Organizers should also try to save one or two breakout sessions, and select those session topics only a month or so before the event. Those “hot topic” sessions can then be dedicated to current issues — a new policy, a proposed tax, a shift in consumer behavior — that are affecting attendees and shaping the industry.

“That way you’re not picking all your topics a year ago,” said Allison Beers, owner of Events North in Traverse City, Michigan.

Planners can also better communicate session topics, both Luketic and Beers suggested. Write more complete descriptions or informative abstracts for each session, including the session’s goals or takeaways, and consider adding a tag about who would most benefit from the topic, such as “ideal for the budding executive.”

Peer-to-Peer Presentations

For general sessions and keynotes, “you want the inspirational, uplifting, motivational speaker,” Smith said. But for breakout session speakers and moderators, you want subject matter experts who are comfortable presenting or guiding a discussion.

Peer-to-peer presentations are becoming more common, and planners can often tap event attendees for those roles because they’re “the people on the ground who are doing it who can share their ups and downs,” Smith said.

Planners can also look for “industry doers” who are highly involved in an association or serve on relevant boards and committees. Watch for people engaged on social media, like those publishing interesting blogs on LinkedIn, and ask trusted resources or confidants to recommend speakers.

Beers suggested keeping a running list or business card library; if you see a dynamic speaker at one event, file the name away to tap for future meetings.

Planners can also set expectations. When putting out a call for speakers, provide a scope for each session, such as speaking for 30 minutes with 15 minutes of Q&A and providing attendees with some kind of take-home information.

“It helps the speaker know what you’re looking for,” Beers said. “Really, it will help attract the most dynamic speakers.”

And don’t be afraid to ask speakers to do more than one thing, she said.

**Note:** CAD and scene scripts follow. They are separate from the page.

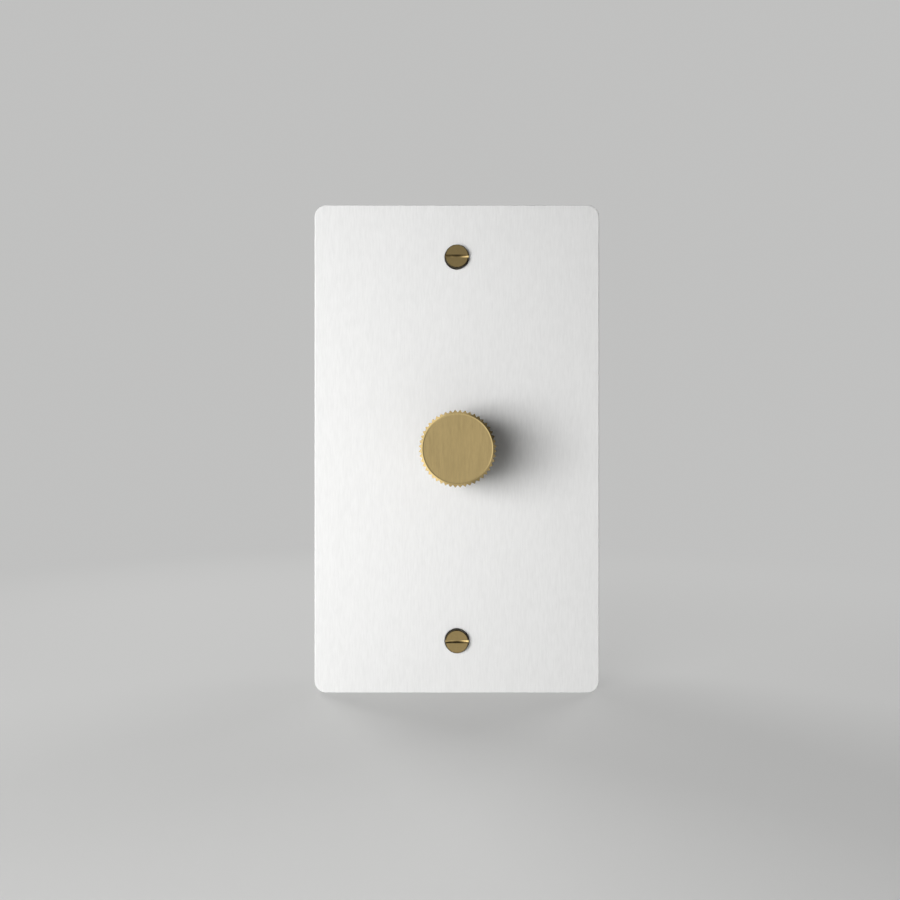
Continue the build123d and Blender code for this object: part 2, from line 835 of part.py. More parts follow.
resistor_depth = board_back + resistor_radius
lead_span = resistor_length / 2 + resistor_lead_reach
with BuildPart() as resistor:
    with BuildSketch(Plane.YZ.offset(-resistor_length / 2)):
        with Locations((resistor_depth, 0)):
            Circle(resistor_radius)
    extrude(amount=resistor_length)
    with BuildLine():
        Polyline(
            (-lead_span, board_back, 0),
            (-lead_span, resistor_depth, 0),
            (lead_span, resistor_depth, 0),
            (lead_span, board_back, 0),
        )
    with BuildSketch(Plane(origin=(-lead_span, board_back, 0), z_dir=(0, 1, 0))):
        Rectangle(2 * resistor_lead_radius, 2 * resistor_lead_radius)
    sweep(transition=Transition.RIGHT)

with BuildPart() as resistors:
    with Locations(*((resistor_offset, 0, z) for z in resistor_rows)):
        add(resistor.part)

# Cover under the strap, with a window for the triac
with BuildPart() as case_cover:
    with BuildSketch(facing(cover_thickness)):
        RectangleRounded(case_width, case_height, case_corner_radius)
        Circle(bush_radius + loose_gap, mode=Mode.SUBTRACT)
        with Locations(*case_screw_places):
            Circle(case_screw_radius + loose_gap, mode=Mode.SUBTRACT)
        with Locations((0, triac_base - loose_gap)):
            Rectangle(
                triac_width + 2 * loose_gap,
                triac_tab_length + 2 * loose_gap,
                align=(Align.CENTER, Align.MIN),
                mode=Mode.SUBTRACT,
            )
    extrude(amount=cover_thickness)

# Back case: shell, screw bosses, ledges for the board and the side pockets
inside_width = case_width - 2 * case_wall
inside_height = case_height - 2 * case_wall
inside_depth = case_floor - cover_thickness
pocket_block_height = terminal_pocket_height + 2 * terminal_pocket_wall
with BuildPart() as back_case:
    with BuildSketch(facing(cover_thickness)):
        RectangleRounded(case_width, case_height, case_corner_radius)
    extrude(amount=cover_thickness - case_depth, taper=case_draft)
    chamfer(back_case.faces().sort_by(Axis.Y)[-1].edges(), case_rear_bevel)
    with BuildSketch(facing(case_floor)):
        Rectangle(inside_width, inside_height)
    extrude(amount=inside_depth, mode=Mode.SUBTRACT)
    with BuildSketch(facing(case_floor)):
        with Locations(*case_screw_places):
            Circle(boss_radius)
        Rectangle(inside_width + case_wall, inside_height + case_wall, mode=Mode.INTERSECT)
    extrude(amount=inside_depth)
    with BuildSketch(facing(case_floor)):
        with GridLocations(inside_width - ledge_reach, 2 * ledge_z, 2, 2):
            Rectangle(ledge_reach, ledge_width)
        with Locations(*((pocket_block_x, z) for z in terminal_places)):
            Rectangle(
                inside_width / 2 - pocket_block_x,
                pocket_block_height,
                align=(Align.MIN, Align.CENTER),
            )
    extrude(amount=case_floor - board_back)
    with BuildSketch(facing(pocket_front + terminal_pocket_length)):
        with Locations(*((pocket_floor, z) for z in terminal_places)):
            Rectangle(terminal_pocket_depth, terminal_pocket_height, align=(Align.MIN, Align.CENTER))
    extrude(amount=terminal_pocket_length, mode=Mode.SUBTRACT)
    with BuildSketch(facing(pocket_front)):
        with Locations(*((pocket_floor, z) for z in terminal_places)):
            Rectangle(terminal_plate_thickness, terminal_leg_width, align=(Align.MIN, Align.CENTER))
    extrude(amount=terminal_front_wall, mode=Mode.SUBTRACT)
    with BuildSketch(Plane.YZ.offset(pocket_block_x)):
        with Locations(*((pocket_middle, z) for z in terminal_places)):
            Circle(terminal_screw_radius + loose_gap)
    extrude(amount=terminal_pocket_wall, mode=Mode.SUBTRACT)
    with BuildSketch(facing(case_depth)):
        with Locations(*case_screw_places):
            Circle(case_screw_head_radius + loose_gap)
    extrude(amount=case_screw_sink, mode=Mode.SUBTRACT)
    with BuildSketch(facing(case_depth)):
        with Locations(*case_screw_places):
            Circle(case_screw_radius + loose_gap)
    extrude(amount=case_depth - cover_thickness, mode=Mode.SUBTRACT)

# Case screws, from the rear into the strap
with BuildPart() as case_screws:
    with BuildSketch(facing(case_screw_seat + case_screw_head_height)):
        with Locations(*case_screw_places):
            Circle(case_screw_head_radius)
    extrude(amount=case_screw_head_height)
    with BuildSketch(facing(case_screw_seat)):
        with Locations(*case_screw_places):
            Circle(case_screw_radius)
    extrude(amount=case_screw_seat + strap_thickness + case_screw_stub)
    with BuildSketch(facing(case_screw_seat + case_screw_head_height)):
        with Locations(*case_screw_places):
            Rectangle(cross_length, cross_width)
            Rectangle(cross_width, cross_length)
    extrude(amount=cross_depth, mode=Mode.SUBTRACT)

# Side terminals: brass plates with a leg to the board, and their screws
plate_outside = pocket_floor + terminal_plate_thickness
with BuildPart() as terminal_plates:
    with BuildSketch(Plane.YZ.offset(pocket_floor)):
        for z in terminal_places:
            with Locations((pocket_front, z)):
                Rectangle(
                    terminal_pocket_length - loose_gap,
                    terminal_plate_height,
                    align=(Align.MIN, Align.CENTER),
                )
                Rectangle(terminal_front_wall, terminal_leg_width, align=(Align.MAX, Align.CENTER))
            with Locations((pocket_middle, z)):
                Circle(terminal_screw_radius + thread_gap, mode=Mode.SUBTRACT)
    extrude(amount=terminal_plate_thickness)

with BuildPart() as terminal_screws:
    with BuildSketch(Plane.YZ.offset(plate_outside)):
        with Locations(*((pocket_middle, z) for z in terminal_places)):
            Circle(terminal_head_radius)
    extrude(amount=terminal_head_height)
    with BuildSketch(Plane.YZ.offset(plate_outside)):
        with Locations(*((pocket_middle, z) for z in terminal_places)):
            Circle(terminal_screw_radius)
    extrude(amount=-terminal_screw_length)
    with BuildSketch(Plane.YZ.offset(plate_outside + terminal_head_height)):
        with Locations(*((pocket_middle, z) for z in terminal_places)):
            Rectangle(terminal_slot_width, 2 * terminal_head_radius)
    extrude(amount=-terminal_slot_depth, mode=Mode.SUBTRACT)

pieces = {
    "face_plate": face_plate,
    "wall_gasket": wall_gasket,
    "plate_screws": plate_screws,
    "strap": strap,
    "ground_screw": ground_screw,
    "threaded_bush": threaded_bush,
    "lock_washer": lock_washer,
    "bush_nut": bush_nut,
    "knob": knob,
    "grub_screw": grub_screw,
    "shaft": shaft,
    "shaft_clip": shaft_clip,
    "pot_cup": pot_cup,
    "rotor": rotor,
    "wiper": wiper,
    "track_wafer": track_wafer,
    "carbon_track": carbon_track,
    "pot_pins": pot_pins,
    "circuit_board": circuit_board,
    "switch_cover": switch_cover,
    "switch_case": switch_case,
    "plunger": plunger,
    "contact_bridge": contact_bridge,
    "fixed_contacts": fixed_contacts,
    "return_spring": return_spring,
    "triac_body": triac_body,
    "triac_tab": triac_tab,
    "triac_legs": triac_legs,
    "triac_rivet": triac_rivet,
    "choke_core": choke_core,
    "choke_winding": choke_winding,
    "film_capacitor": film_capacitor,
    "electrolytic_capacitor": electrolytic_capacitor,
    "fuse": fuse,
    "resistors": resistors,
    "case_cover": case_cover,
    "back_case": back_case,
    "case_screws": case_screws,
    "terminal_plates": terminal_plates,
    "terminal_screws": terminal_screws,
}
for name, piece in pieces.items():
    piece.part.label = name
    export_step(piece.part, f"parts/{name}.step")
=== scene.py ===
"""Studio scene of the rotary dimmer switch: materials, light, floor and the straight-on camera."""
import json
import math

import bpy
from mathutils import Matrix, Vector


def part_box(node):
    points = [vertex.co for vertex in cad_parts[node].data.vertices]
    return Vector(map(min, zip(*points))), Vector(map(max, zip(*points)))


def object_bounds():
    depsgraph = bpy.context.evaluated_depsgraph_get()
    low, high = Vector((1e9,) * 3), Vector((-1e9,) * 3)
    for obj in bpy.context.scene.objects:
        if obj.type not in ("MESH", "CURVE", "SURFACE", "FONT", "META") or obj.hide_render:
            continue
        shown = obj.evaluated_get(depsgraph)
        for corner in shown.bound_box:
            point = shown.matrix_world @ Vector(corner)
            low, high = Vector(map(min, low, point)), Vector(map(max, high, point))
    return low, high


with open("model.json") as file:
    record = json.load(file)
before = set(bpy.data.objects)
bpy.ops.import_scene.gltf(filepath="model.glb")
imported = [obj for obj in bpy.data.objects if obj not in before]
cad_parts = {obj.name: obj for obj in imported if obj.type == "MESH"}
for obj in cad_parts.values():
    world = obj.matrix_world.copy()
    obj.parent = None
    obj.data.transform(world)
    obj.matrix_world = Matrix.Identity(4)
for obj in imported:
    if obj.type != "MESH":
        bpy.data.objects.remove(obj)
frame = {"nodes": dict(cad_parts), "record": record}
cad_low, cad_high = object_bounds()
plate_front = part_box("face_plate")[0].y
knob_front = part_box("knob")[0].y

MM = 0.001

# Camera: straight at the plate, a hand's breadth in front of it
CAMERA_DISTANCE = 187.0 * MM
CAMERA_SIDE = -1.74 * MM
CAMERA_DROP = -0.28 * MM
CAMERA_LENS = 29.6
CAMERA_SENSOR = 36.0

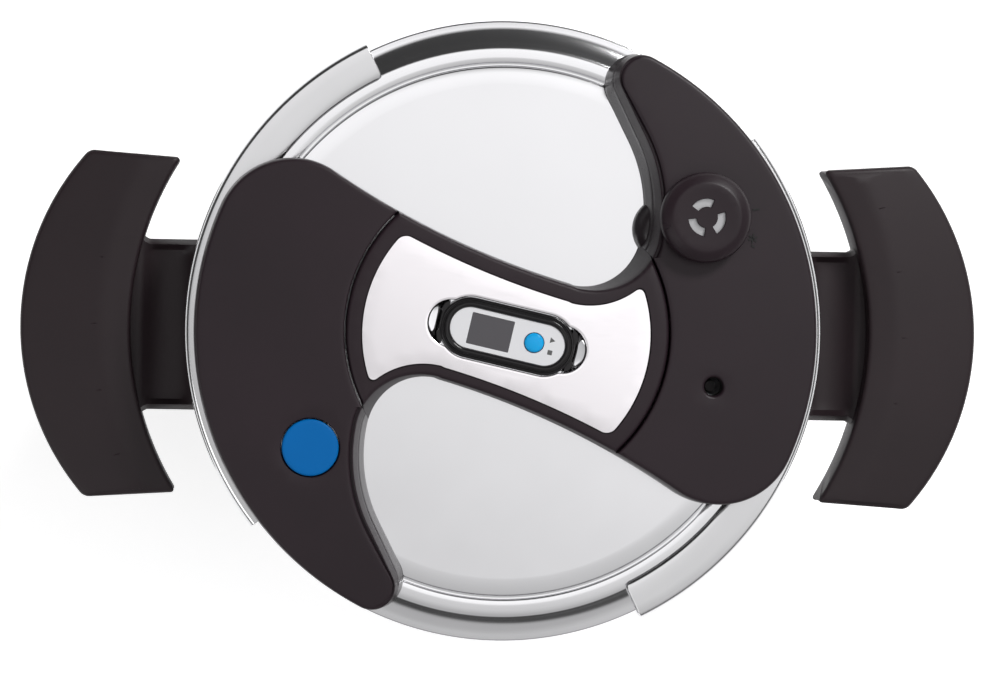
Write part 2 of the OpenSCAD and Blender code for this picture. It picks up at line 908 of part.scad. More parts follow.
module timer_board() {
    color([0.10, 0.30, 0.16]) at_timer() translate([0, 0, face_z - 3.4])
        linear_extrude(1.2) stadium(timer_l - 8.6, timer_w - 5.6);
}

module timer_cell() {
    color(steel) at_timer() translate([-6, 0, 0]) rod(7.8, timer_low + 1.2, timer_low + 3.6);
}

module timer_back() {
    color(black) at_timer() translate([-6, 0, 0]) difference() {
        rod(8, timer_low, timer_low + 1.1);
        block([-5, -0.8, 0], [5, 0.8, timer_low + 0.5]);
    }
}

module timer_button() {
    color([0.10, 0.55, 0.85]) at_timer() translate([pad_u, 0, 0]) rotate_extrude() polygon([
        [0, face_z - 1.2], [pad_r, face_z - 1.2], [pad_r, face_z + 0.3], [pad_r - 0.6, face_z + 1],
        [0, face_z + 1.2]
    ]);
}

pot_body();
base_core();
base_cap();
left_handle_bracket();
right_handle_bracket();
left_pot_grip();
right_pot_grip();
grip_screws();
lid_shell();
lid_gasket();
centre_stud();
rail_nut();
bridge_rail();
bridge_frame();
frame_screws();
trim_plate();
timer_cradle();
left_cover();
right_cover();
left_cover_skirt();
right_cover_skirt();
cover_screws();
valve_body();
valve_nut();
valve_seal();
spring_retainer();
safety_body();
safety_nut();
safety_retainer();
indicator_bush();
left_jaw();
left_jaw_arm();
left_jaw_rivets();
right_jaw();
right_jaw_arm();
right_jaw_rivets();
sync_link();
release_button();
button_spring();
release_latch();
regulator_knob();
knob_insert();
indicator_pin();
valve_plunger();
valve_spring();
safety_poppet();
safety_spring();
timer_case();
timer_face();
timer_display();
timer_board();
timer_cell();
timer_back();
timer_button();
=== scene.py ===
"""Visual model of a stovetop pressure cooker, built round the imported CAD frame."""
import json
from math import acos, asin, atan2, copysign, cos, degrees, hypot, pi, radians, sin, sqrt
from types import SimpleNamespace

import bmesh
import bpy
import numpy as np
from mathutils import Matrix, Vector
from mathutils.geometry import delaunay_2d_cdt


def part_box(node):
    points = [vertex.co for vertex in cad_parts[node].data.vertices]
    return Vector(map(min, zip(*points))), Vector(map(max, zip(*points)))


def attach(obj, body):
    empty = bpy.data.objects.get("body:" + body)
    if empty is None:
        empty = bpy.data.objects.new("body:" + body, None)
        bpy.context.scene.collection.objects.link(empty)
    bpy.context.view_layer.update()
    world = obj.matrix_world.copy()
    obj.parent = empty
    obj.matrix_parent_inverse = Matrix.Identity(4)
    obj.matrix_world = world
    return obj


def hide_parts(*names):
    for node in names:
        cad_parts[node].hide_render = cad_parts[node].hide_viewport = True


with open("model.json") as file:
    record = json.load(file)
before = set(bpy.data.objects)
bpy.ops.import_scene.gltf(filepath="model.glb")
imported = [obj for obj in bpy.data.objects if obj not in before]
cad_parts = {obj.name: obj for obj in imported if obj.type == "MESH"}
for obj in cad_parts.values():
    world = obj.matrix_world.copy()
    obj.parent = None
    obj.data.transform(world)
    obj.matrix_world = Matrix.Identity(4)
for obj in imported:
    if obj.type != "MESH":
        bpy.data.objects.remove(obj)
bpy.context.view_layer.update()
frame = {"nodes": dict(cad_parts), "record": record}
MM = 0.001
SCENE = bpy.context.scene

# ---- sizes, in millimetres; most repeat the CAD model's named values ----

POT_R, POT_H, POT_WALL = 110.0, 165.0, 1.2
FLANGE_R, BASE_H = 117.0, 6.3
GRIP_REACH, GRIP_HALF, GRIP_BOW = 188.3, 68.0, 26.0
GRIP_TOP, GRIP_LOW = 157.0, 130.0
STEM_HALF, STEM_TOP, STEM_LOW = 33.5, 148.0, 133.0
GRIP_WAIST, GRIP_IN_BOW = 145.3, 19.0
LID_R, LID_Z, LID_WALL = 121.0, 174.0, 1.6
LID_TURN = -12.3
JAW_R, JAW_IN_R, JAW_SPAN = 123.9, 109.2, 51.0
JAW_TOP, JAW_LOW, JAW_T = 176.7, 159.5, 1.5
COVER_R, COVER_DRAFT, COVER_WALL = 120.6, 5.5, 2.4
BAND_LEAN = 0.2  # share of the draft along the band
SHELL_WALL = 2.2  # of the skirts and the middle frame
SEAM_R, SEAM_GAP = 62.4, 0.6
SKIRT_Z, SPLIT_Z, CROWN_Z, CROWN_R = 174.6, 187.0, 201.5, 1300.0
RIM_GAP_Z = 179.6
BAND_C, BAND_R = (39.0, 348.0), 324.5
CORNER_C, CORNER_R = (21.8, 46.7), 23.0
WALL_C, WALL_R, CORNER_PUSH = (-14.7, 46.0), 58.1, 1.4
LOBE_R, TIP_R, TIP_ANGLE = 30.0, 12.0, 75.3
KNOB_R, KNOB_LOW, KNOB_TOP = 17.4, 200.6, 209.7
BUTTON_R, BUTTON_TOP = 10.9, 198.9
TIMER_L, TIMER_W, TIMER_LOW, TIMER_TOP = 52.0, 23.0, 193.9, 203.7
TIMER_OFF, PAD_R = -1.5, 3.7
PLATE_U, PLATE_V, PLATE_IN = -0.3, -0.9, 6.2
CRADLE_FLOOR = 192.5
FACE_Z = TIMER_TOP - 1.0
PAD_U = 10.5
DISPLAY_U = -6.7

# Points along each stretch of the covers' and the middle frame's outlines
BAND_N, LOBE_N, EDGE_N, TIP_N, WALL_N, CORNER_N, SEAM_N = 14, 26, 84, 22, 40, 8, 44
FRAME_CORNER_N, FRAME_BAND_N = 20, 34


def middle(node):
    """Middle of a CAD node in plan, in millimetres."""
    low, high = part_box(node)
    return ((low.x + high.x) / 2 / MM, (low.y + high.y) / 2 / MM)


KNOB_AT = middle("regulator_knob")
BUTTON_AT = middle("release_button")
HOLE_AT = middle("indicator_pin")


# ---- plane geometry ----

def polar(r, a, c=(0.0, 0.0)):
    t = radians(a)
    return (c[0] + r * cos(t), c[1] + r * sin(t))


def heading(x, y):
    return degrees(atan2(y, x))


def span(a0, a1, n, last=False):
    """n even steps from a0 to a1; a1 itself only if asked for."""
    return [a0 + (a1 - a0) * i / n for i in range(n + (1 if last else 0))]


def arc(c, r, a0, a1, n):
    """n points of an arc, without its last one."""
    return [polar(r, t, c) for t in span(a0, a1, n)]


def arc_to(c, r, a0, a1, n):
    """An arc with its last point."""
    return [polar(r, t, c) for t in span(a0, a1, n, last=True)]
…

“If they’re lecturing in the morning, maybe ask them to lead a roundtable in the afternoon or be a moderator,” she said. “They’ve invested their time; they’re already there.”

Luketic also insists that speakers provide their presentation a month ahead of time “to go over them and make sure they’re clean and have that continuity.”

Change the Space

Events tend to focus all their branding and budget on the entrance, the main room and the lobby, but when you get to the breakouts, “it’s this room with crammed-in tables and chairs; it’s flat,” Luketic said. “I know it’s costly, but try to make it just as exciting and engaging and visually appealing as the general session room.”

It always comes back to budget, but there are easy — and free — ways to improve both the ambiance and the experience. Create a playlist so attendees walk into a room filled with music rather than silence. Something as simple as bowls of M&Ms on the tables or a topic-related bingo game can get people interacting.

Changing the furniture to include beanbags or yoga balls can have a big effect, but even getting rid of the rounds and opting for a roundtable or campfire-style setup will enhance the dynamic.

Smith pointed to the Indiana Society of Association Executives’ annual meeting, where they recently started offering Peer-to-Peer Learning Labs. In a larger breakout room, chairs are arranged in smaller circles, each with a different topic and a moderator.

“When you walk in, you can choose your topic but then leave the session with notes on the other topics,” Smith said.

Instead of 16 small breakouts, she has also seen clients do five sessions that are more like “small keynotes,” each in a larger room with more ambiance and more audiovisual, like microphones or a Catchbox for Q&A.

“It’s still a larger to-do, and there’s a cost to that, but it’s a unique way to change up the usual approach,” Smith said.

Make It Meaningful

People who already do something are always excited to share it to help others, Smith said. That applies to choosing speakers and moderators who are enveloped in the topic, but also people who are willing to help with postsession follow-up so ideas don’t fall through the cracks.

Some speakers will give attendees a takeaway, like a summary sheet or a list of tips and tricks, or will send them the presentation by email. Planners can ask for speakers to provide that follow-up and can even formalize it in their contracts.

By being consistent in asking for that from every speaker, a planner can then corral the breakout session presentations, videos and notes after the conference and upload them to the event website, where attendees can access the information.